FORMATTING: you need professional screenwriting software. Get Final Draft.

Don’t be afraid of asking questions. Don’t leave a meeting without knowing everything you need to know. Ask them what they think is their show’s genre. Know your characters. The script editor’s job is to mould your script so it fits their show. Be nice to script editors – they rise fast in the industry. They are not your mum or your best mate.

STEP OUTLINE: you need to factor in commercial break cliffhangers if you’re writing for one of the commercial channels e.g. ITV or Channel 4. This means the structure is very different to that of a BBC show. 46 minutes is an hour on ITV or Channel 4 dramas. Ask how long they expect a script to be for their show – they’ll know best. Check out The Little Book of Hollywood Clichés – very funny and useful. Reverse the cliché is a good technique to make characters more interesting and lively.

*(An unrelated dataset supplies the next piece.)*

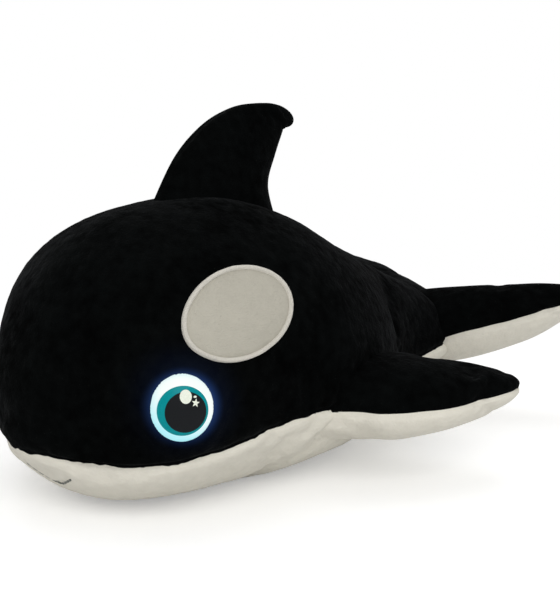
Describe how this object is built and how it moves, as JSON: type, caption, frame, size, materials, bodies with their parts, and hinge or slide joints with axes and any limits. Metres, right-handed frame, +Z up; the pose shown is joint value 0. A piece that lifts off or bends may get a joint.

Rewrites – treat it as a learning process, no matter how inane the notes you get. Write your own notes on your script in advance, so you’ve got ammunition. You can’t win arguments – they can and will fire you if they have to [or want to]. You can walk off a project – but don’t make a habit of it. Simply say ‘I’ve lost my way with this project.’

PROFESSIONAL IS CRUCIAL.

Be shiny, bright and new. Good manners get you a long way. Give yourself brain food – go to see plans, galleries, read books. The Artist’s Way is a good book about this need to feed your creative brain. Move in other circles, don’t just be among writers. Look for the busy production companies e.g. Tiger Aspect. Certain shows have writer training programmes: try Doctors, Eastenders, The Bill. Don’t write spec scripts of existing shows. Only write a spec for an existing show if invited to do so by the show’s makers.

2 comments:

Paul Campbell said...

Just a comment on that last remark...

I don't think any shows have training programmes at the moment. Doctors will take people on a recommednation, but then will still require a shadow script. But there's no "training" as such.

And the BBC have their Writers Academy - but that's only half a dozen places a year.